### [Work required]
Print verbatim the opening line of the material and every subsequent line through the one containing "overall_length = 205.0".

### [Information provided]
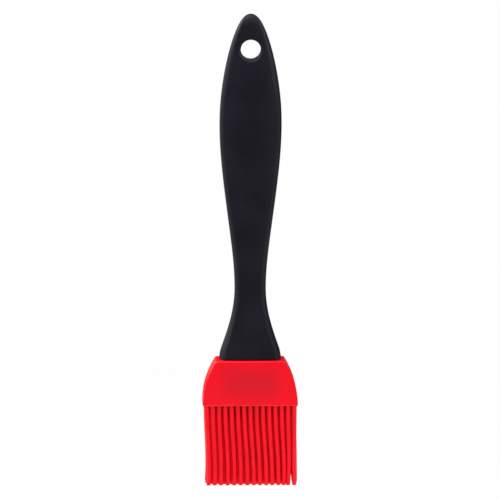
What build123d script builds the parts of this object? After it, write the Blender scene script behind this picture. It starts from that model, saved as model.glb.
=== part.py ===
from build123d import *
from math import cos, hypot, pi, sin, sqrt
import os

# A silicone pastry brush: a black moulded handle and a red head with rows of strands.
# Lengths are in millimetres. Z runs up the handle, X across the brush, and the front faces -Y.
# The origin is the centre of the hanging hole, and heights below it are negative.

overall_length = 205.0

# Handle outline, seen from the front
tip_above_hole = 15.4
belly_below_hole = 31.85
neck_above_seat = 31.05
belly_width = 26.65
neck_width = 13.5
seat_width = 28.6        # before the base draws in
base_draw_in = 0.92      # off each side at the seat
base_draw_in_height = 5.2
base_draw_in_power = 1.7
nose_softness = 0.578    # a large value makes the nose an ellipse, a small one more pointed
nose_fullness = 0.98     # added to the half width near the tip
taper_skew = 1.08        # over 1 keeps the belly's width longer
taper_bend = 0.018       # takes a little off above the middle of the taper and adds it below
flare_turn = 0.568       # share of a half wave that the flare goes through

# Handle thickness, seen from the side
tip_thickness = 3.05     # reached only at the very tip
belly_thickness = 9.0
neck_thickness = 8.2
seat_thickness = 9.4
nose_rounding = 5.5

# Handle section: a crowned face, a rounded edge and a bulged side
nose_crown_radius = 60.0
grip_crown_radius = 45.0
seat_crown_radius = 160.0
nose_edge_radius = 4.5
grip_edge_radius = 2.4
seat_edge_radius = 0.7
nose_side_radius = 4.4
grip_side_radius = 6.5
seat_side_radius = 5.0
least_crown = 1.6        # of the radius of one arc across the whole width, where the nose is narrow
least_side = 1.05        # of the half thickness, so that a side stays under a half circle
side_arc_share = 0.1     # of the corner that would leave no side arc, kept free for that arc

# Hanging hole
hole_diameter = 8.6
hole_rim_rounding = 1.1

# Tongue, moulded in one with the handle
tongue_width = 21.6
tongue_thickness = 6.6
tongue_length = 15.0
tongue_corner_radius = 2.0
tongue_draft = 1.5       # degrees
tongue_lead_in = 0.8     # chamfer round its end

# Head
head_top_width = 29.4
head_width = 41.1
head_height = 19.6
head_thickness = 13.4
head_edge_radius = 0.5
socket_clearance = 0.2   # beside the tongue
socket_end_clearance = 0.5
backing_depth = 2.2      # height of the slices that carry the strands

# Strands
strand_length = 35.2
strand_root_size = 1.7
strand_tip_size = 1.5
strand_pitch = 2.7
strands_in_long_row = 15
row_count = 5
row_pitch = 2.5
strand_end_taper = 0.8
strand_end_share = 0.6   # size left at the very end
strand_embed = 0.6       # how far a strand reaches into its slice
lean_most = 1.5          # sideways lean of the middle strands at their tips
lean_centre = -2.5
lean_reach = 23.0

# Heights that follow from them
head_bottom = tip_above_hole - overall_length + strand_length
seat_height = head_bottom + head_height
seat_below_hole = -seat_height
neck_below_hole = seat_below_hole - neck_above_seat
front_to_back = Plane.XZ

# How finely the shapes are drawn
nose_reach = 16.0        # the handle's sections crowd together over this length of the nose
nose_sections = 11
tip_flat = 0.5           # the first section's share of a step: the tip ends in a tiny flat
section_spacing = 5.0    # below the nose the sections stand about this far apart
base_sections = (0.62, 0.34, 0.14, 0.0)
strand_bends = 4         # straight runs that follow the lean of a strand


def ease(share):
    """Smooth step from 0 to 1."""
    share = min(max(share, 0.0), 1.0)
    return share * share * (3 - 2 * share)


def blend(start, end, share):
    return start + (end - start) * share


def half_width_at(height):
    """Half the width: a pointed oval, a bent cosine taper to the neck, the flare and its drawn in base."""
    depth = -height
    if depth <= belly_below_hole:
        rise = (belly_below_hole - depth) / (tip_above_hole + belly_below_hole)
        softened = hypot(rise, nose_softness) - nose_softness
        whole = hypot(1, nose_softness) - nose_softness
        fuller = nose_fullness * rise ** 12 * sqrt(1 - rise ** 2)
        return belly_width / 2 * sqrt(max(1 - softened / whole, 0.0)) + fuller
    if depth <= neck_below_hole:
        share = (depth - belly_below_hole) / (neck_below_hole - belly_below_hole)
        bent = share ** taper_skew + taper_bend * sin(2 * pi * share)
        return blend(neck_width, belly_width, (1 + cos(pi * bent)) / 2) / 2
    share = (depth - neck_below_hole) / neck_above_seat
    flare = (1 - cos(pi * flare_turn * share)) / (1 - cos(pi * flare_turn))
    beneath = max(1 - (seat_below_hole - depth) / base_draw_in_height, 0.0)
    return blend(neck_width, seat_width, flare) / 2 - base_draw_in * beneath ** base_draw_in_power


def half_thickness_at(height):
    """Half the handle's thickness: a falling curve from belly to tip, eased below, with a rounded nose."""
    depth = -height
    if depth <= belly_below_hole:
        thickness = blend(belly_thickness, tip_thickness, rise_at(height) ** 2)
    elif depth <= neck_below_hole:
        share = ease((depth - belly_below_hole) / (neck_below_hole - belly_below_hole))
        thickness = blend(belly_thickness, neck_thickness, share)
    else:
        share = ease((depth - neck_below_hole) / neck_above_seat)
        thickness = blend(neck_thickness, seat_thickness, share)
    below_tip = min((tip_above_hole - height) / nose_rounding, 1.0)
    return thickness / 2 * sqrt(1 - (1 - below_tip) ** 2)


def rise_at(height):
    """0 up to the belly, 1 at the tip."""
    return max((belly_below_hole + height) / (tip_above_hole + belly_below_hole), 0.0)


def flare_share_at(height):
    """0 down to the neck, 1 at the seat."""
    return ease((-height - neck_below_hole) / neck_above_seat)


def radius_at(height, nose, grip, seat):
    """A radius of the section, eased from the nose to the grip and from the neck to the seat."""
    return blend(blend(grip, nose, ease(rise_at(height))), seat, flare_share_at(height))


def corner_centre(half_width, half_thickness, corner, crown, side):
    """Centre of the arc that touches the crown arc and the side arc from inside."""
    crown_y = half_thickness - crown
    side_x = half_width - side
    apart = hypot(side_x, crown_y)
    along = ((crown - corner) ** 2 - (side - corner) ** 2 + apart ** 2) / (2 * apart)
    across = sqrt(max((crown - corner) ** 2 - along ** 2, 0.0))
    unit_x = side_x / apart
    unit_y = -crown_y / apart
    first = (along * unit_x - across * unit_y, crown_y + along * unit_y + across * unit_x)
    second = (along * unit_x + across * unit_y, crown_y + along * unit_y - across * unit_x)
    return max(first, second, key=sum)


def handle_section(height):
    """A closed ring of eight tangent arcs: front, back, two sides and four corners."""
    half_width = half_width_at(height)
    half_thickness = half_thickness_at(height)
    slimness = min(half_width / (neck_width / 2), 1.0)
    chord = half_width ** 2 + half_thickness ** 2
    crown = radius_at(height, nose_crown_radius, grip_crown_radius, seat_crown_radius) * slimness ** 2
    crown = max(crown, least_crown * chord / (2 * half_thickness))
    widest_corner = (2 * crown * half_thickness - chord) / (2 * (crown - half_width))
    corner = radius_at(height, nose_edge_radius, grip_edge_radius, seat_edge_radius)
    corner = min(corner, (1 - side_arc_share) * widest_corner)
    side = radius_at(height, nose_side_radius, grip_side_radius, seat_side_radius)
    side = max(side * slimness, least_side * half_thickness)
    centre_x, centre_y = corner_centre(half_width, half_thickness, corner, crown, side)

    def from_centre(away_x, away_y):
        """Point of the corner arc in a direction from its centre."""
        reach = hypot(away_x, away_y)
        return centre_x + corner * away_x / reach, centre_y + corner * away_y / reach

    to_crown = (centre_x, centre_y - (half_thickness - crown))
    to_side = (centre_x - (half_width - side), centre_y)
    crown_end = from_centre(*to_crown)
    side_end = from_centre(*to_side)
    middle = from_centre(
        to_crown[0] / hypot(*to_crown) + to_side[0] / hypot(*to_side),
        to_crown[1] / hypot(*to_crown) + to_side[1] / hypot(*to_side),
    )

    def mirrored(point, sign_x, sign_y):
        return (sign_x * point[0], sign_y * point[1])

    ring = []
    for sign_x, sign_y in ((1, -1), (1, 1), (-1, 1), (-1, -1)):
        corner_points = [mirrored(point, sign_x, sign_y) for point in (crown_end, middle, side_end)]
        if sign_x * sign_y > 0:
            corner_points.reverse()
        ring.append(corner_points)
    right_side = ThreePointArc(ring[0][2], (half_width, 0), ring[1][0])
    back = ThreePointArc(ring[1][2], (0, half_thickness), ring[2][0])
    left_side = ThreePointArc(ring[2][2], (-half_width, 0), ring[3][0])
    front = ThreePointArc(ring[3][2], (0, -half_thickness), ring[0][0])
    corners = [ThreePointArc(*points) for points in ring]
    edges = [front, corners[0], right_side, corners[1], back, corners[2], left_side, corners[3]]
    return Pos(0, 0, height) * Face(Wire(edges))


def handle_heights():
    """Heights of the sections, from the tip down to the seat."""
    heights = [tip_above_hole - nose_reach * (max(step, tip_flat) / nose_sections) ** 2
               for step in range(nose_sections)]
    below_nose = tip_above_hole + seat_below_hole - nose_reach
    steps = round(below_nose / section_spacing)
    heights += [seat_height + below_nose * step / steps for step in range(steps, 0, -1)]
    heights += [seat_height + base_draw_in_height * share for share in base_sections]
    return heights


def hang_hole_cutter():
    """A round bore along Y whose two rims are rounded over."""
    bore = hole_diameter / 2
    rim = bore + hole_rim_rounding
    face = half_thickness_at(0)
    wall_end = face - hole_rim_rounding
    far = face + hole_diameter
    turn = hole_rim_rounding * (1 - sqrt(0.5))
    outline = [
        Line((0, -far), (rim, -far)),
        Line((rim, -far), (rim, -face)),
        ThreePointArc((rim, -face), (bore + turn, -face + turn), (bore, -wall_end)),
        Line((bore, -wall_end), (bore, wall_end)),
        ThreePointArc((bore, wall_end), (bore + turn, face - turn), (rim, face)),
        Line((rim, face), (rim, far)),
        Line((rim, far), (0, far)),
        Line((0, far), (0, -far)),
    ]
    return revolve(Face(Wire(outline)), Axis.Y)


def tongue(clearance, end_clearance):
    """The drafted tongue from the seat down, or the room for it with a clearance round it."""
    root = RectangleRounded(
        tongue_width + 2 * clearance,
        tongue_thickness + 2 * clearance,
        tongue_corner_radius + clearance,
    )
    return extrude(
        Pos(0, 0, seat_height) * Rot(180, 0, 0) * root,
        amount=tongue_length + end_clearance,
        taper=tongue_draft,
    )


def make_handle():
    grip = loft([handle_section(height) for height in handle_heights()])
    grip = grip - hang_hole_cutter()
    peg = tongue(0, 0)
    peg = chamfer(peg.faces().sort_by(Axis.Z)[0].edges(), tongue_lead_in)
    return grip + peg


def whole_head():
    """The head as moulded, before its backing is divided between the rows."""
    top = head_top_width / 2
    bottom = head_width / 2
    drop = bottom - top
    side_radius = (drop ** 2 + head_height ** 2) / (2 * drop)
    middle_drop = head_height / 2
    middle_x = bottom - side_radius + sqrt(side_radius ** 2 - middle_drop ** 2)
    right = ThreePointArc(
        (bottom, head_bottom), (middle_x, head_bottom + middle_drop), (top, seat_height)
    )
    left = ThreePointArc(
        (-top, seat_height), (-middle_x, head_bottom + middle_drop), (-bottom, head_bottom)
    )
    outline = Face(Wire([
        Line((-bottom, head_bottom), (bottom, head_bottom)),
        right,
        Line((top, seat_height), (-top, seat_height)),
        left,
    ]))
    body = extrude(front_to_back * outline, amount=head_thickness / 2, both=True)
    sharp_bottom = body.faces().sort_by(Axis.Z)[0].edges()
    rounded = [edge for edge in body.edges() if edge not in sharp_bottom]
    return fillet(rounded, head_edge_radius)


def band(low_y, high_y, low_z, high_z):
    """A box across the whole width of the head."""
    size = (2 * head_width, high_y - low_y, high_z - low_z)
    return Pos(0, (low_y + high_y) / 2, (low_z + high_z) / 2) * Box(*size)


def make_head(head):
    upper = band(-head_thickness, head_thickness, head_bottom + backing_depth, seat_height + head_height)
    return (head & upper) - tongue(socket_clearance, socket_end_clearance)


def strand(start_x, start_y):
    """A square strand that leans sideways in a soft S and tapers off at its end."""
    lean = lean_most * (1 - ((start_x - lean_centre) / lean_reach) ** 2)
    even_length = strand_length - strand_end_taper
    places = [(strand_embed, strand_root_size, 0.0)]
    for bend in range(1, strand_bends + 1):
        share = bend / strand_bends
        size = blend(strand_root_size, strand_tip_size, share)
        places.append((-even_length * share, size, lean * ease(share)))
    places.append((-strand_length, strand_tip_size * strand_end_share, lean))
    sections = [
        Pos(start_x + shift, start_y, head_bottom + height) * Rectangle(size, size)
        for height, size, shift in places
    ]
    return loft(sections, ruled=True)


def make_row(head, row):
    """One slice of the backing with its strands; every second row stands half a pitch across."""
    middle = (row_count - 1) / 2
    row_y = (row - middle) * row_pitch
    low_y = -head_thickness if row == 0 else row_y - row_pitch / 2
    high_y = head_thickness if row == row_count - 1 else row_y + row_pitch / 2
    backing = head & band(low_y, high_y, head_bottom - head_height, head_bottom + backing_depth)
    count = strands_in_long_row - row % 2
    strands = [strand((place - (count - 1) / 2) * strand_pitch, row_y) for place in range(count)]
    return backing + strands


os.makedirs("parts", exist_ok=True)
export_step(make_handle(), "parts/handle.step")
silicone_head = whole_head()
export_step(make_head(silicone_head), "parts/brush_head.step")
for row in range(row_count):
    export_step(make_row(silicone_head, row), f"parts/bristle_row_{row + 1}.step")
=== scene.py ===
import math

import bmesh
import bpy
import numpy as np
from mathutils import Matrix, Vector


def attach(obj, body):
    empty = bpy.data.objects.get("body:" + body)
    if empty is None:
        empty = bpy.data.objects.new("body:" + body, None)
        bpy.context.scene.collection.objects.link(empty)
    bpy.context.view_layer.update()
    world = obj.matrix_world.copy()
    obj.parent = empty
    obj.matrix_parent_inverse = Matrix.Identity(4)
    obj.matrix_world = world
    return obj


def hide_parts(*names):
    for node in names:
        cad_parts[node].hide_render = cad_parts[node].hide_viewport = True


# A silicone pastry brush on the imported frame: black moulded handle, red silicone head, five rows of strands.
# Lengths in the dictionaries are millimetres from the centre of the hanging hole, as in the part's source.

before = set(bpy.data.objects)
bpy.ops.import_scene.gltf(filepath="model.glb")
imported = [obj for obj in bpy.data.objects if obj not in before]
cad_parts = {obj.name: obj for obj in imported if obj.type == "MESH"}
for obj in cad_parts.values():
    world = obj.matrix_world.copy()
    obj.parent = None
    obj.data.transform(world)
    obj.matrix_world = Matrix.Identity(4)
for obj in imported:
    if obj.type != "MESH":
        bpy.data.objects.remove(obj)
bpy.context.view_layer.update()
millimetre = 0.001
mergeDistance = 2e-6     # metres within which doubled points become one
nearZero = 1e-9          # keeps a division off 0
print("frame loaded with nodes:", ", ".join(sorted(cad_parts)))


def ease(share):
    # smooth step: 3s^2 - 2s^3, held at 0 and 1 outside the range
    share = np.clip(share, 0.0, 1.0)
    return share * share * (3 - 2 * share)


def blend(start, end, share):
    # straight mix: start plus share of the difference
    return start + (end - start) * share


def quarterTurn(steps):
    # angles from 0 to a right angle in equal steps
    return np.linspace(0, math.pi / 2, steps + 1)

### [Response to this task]
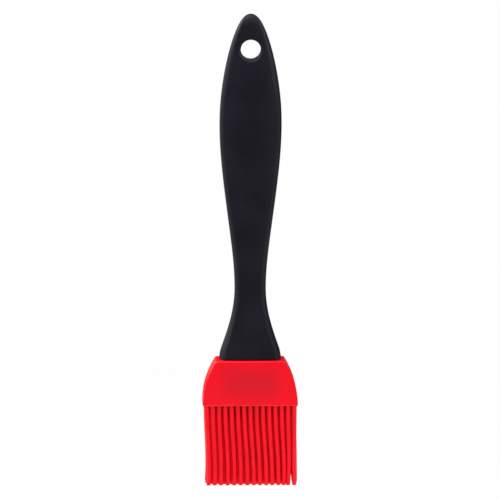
What build123d script builds the parts of this object? After it, write the Blender scene script behind this picture. It starts from that model, saved as model.glb.
=== part.py ===
from build123d import *
from math import cos, hypot, pi, sin, sqrt
import os

# A silicone pastry brush: a black moulded handle and a red head with rows of strands.
# Lengths are in millimetres. Z runs up the handle, X across the brush, and the front faces -Y.
# The origin is the centre of the hanging hole, and heights below it are negative.

overall_length = 205.0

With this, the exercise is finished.